Indeed, Das says the term may soon become irrelevant. “In five to 10 years’ time, will we have to tag out bonds as green?” he muses. “Because the market will have got there and moved beyond.
“It will be a bit like the differentiation between investment-grade bonds and junk bonds. For ‘good companies’ it is going to be a very short space of time before all of their financing will, in effect, be green.”
Which begs a question: where does that leave anything that can’t meet the criteria, that isn’t “green”?
“From an investor’s point of view, it will be a struggle to allocate capital to companies that are not doing the right thing,” says Das.

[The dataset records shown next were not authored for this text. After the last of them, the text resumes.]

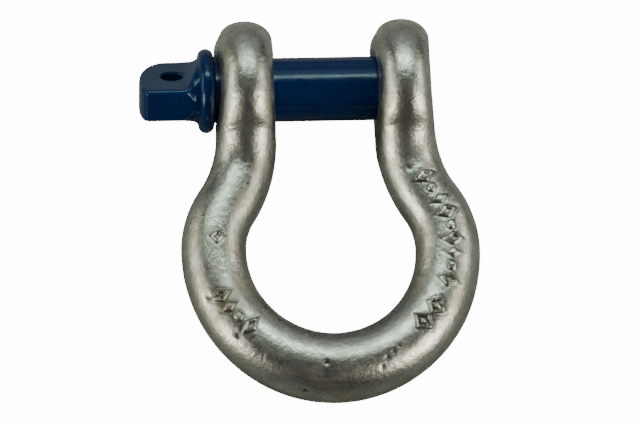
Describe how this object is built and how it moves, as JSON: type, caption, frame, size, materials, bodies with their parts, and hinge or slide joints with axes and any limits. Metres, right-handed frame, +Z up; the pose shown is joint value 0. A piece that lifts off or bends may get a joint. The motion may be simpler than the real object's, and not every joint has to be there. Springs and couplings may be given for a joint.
{
  "type": "bow shackle",
  "caption": "Galvanised bow shackle: a wide forged loop with an eye at each end, closed by a blue screw pin with a holed lug.",
  "frame": {"origin": "middle of the footprint of the shackle lying on its side on a flat surface", "axes": "+Z up from the surface, +X along the pin from its lug towards the threaded eye, +Y from the crown of the bow towards the eyes"},
  "size_m": [0.1143, 0.134, 0.0476],
  "materials": {
    "galvanised_steel": "hot-dip galvanised forging, satin, slightly uneven",
    "blue_paint": "glossy dark blue paint"
  },
  "bodies": {
    "bow": {"bow": "galvanised_steel"},
    "pin": {"screw_pin": "blue_paint"}
  },
  "joints": [
    {"name": "pin_withdraw", "type": "slide", "parent": "bow", "child": "pin", "axis": [-1, 0, 0], "range_m": [0, 0.08]}
  ]
}
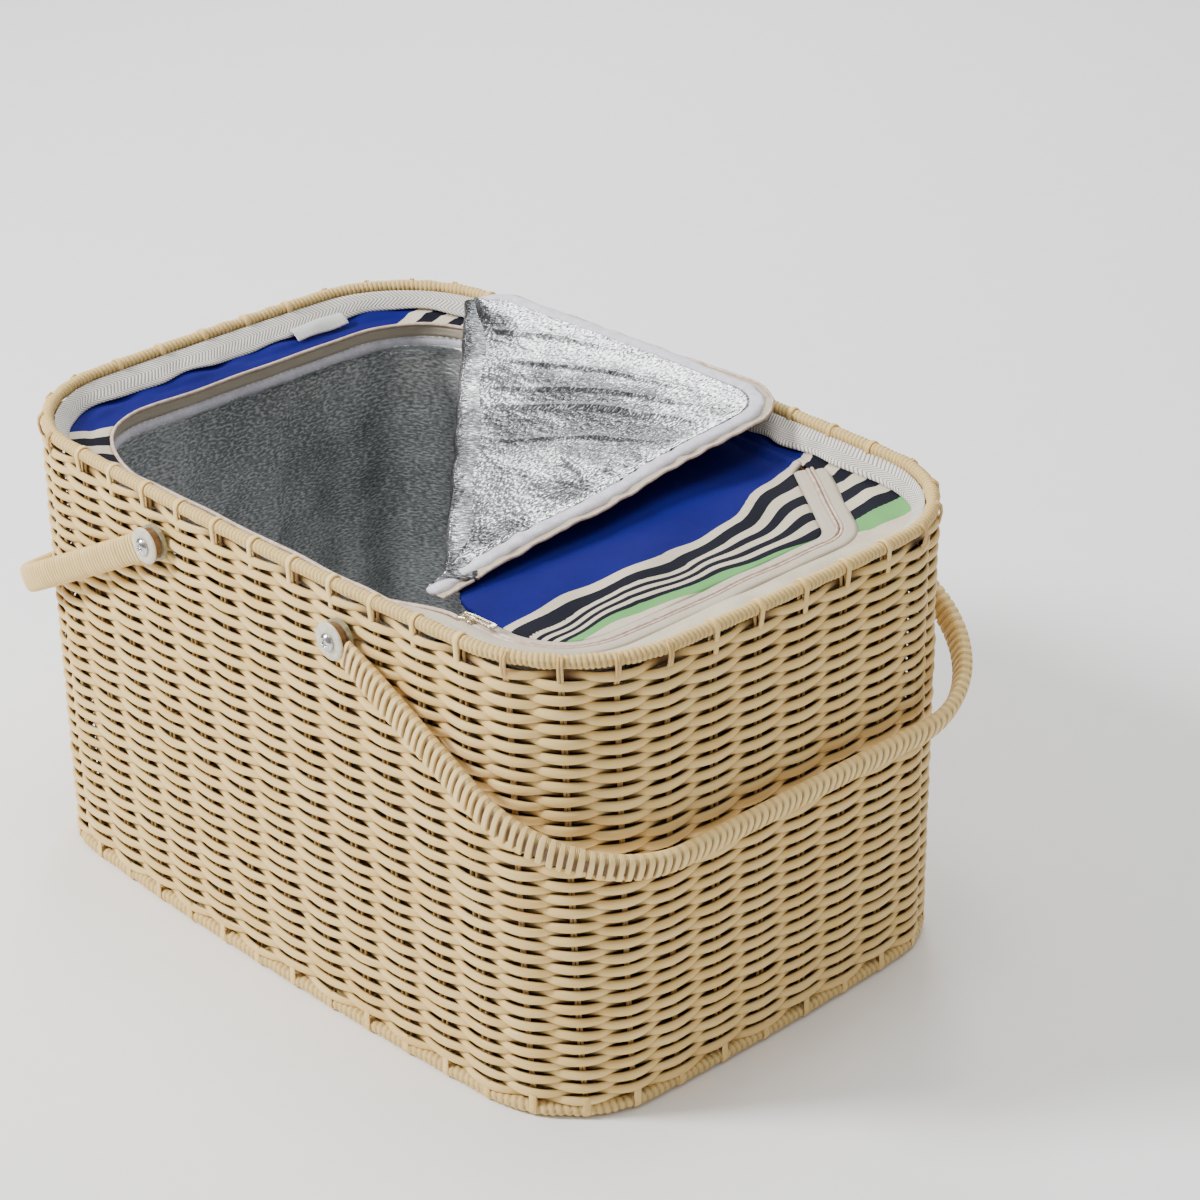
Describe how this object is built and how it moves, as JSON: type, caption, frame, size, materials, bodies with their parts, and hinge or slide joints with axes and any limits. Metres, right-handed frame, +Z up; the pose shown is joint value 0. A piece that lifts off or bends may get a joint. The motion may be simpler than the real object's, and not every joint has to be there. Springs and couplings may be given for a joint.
{
  "type": "picnic basket",
  "caption": "Woven cane picnic basket with rounded corners, two swing handles on bolted pivots, and a foil-lined cooler liner whose zipped lid is folded half open.",
  "frame": {"origin": "centre of the base's underside, on the surface that the basket stands on", "axes": "+X towards the right-hand end, -Y towards the near long side, +Z up"},
  "size_m": [0.5137, 0.3508, 0.2819],
  "materials": {
    "cane": "satin moulded cane",
    "handle_cane": "satin moulded cane",
    "frame_wire": "coated wire",
    "handle_core": "coated bar",
    "bolt_steel": "bright steel",
    "washer_plastic": "translucent plastic",
    "liner_fabric": "striped canvas",
    "foam": "closed-cell foam",
    "foil": "embossed silver film",
    "rim_tape": "herringbone twill tape",
    "fleece": "brushed binding",
    "zip_tape": "woven zip tape",
    "zip_metal": "bright metal",
    "label_cloth": "plain woven tab"
  },
  "bodies": {
    "basket": {"backing_washer_left_far": "bolt_steel", "backing_washer_left_near": "bolt_steel", "backing_washer_right_far": "bolt_steel", "backing_washer_right_near": "bolt_steel", "base_panel": "cane", "base_wrap": "cane", "label_tab": "label_cloth", "lid_margin": "liner_fabric", "lid_panel": "liner_fabric", "liner_foam": "foam", "liner_foil": "foil", "liner_shell": "liner_fabric", "lock_nut_left_far": "bolt_steel", "lock_nut_left_near": "bolt_steel", "lock_nut_right_far": "bolt_steel", "lock_nut_right_near": "bolt_steel", "opening_binding": "fleece", "outer_washer_left_far": "washer_plastic", "outer_washer_left_near": "washer_plastic", "outer_washer_right_far": "washer_plastic", "outer_washer_right_near": "washer_plastic", "pivot_bolt_left_far": "bolt_steel", "pivot_bolt_left_near": "bolt_steel", "pivot_bolt_right_far": "bolt_steel", "pivot_bolt_right_near": "bolt_steel", "rim_tape": "rim_tape", "rim_wrap": "cane", "spacer_washer_left_far": "washer_plastic", "spacer_washer_left_near": "washer_plastic", "spacer_washer_right_far": "washer_plastic", "spacer_washer_right_near": "washer_plastic", "stake_frame": "frame_wire", "wicker_wall": "cane", "zip_tape_fixed": "zip_tape", "zip_tape_lid": "zip_tape"},
    "handle_left": {"handle_left_core": "handle_core", "handle_left_wrap": "handle_cane"},
    "handle_right": {"handle_right_core": "handle_core", "handle_right_wrap": "handle_cane"},
    "lid_flap": {"flap_panel": "foil", "flap_binding": "fleece", "flap_zip_tape": "zip_tape"},
    "zip_slider": {"zip_slider": "zip_metal"},
    "zip_pull": {"zip_pull": "zip_metal"}
  },
  "joints": [
    {"name": "handle_left_swing", "type": "hinge", "parent": "basket", "child": "handle_left", "pos_m": [-0.078, 0, 0.242], "axis": [0, 1, 0], "range_deg": [0, 137.5]},
    {"name": "handle_right_swing", "type": "hinge", "parent": "basket", "child": "handle_right", "pos_m": [0.078, 0, 0.242], "axis": [0, -1, 0], "range_deg": [0, 136]},
    {"name": "lid_flap_fold", "type": "hinge", "parent": "basket", "child": "lid_flap", "pos_m": [-0.1575, 0.1325, 0.2785], "axis": [0.7218, -0.6892, -0.0638], "range_deg": [0, 181.5]},
    {"name": "zip_slide", "type": "slide", "parent": "basket", "child": "zip_slider", "axis": [-1, 0, 0], "range_m": [0, 0.275]},
    {"name": "zip_pull_lift", "type": "hinge", "parent": "zip_slider", "child": "zip_pull", "pos_m": [0.12685, -0.122, 0.2583], "axis": [0, -1, 0], "range_deg": [0, 150]}
  ],
  "couplings": [
    {"joint": "zip_slide", "follows": "lid_flap_fold", "m_per_rad": 0.0868}
  ]
}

Just look at what pension funds are doing with their fossil fuel investments.
“It won’t take 10 years before you can’t find someone to invest in your paper if it’s not right,” says Lee. “If you are not coming to market with very concrete green plans backed up by action, then you will be a heretic. A bit like tobacco. The people willing to invest in you will not be a very broad or deep group.”
And, says Bemert, it will cost you. “The risks will be huge and the market small, so yes, that will be expensive.”
Those that can’t keep up, in other words, will be effectively cut off from debt. “If we hadn’t really made an effort over the past two, three years, that would have been us,” says Lee. “We would have been left behind.”
Das, meanwhile, calculates that SEGRO is likely to issue its next bond in a year to 18 months’ time. He is cagey about how much and exactly when the issue will be, but one thing is certain: it will be green.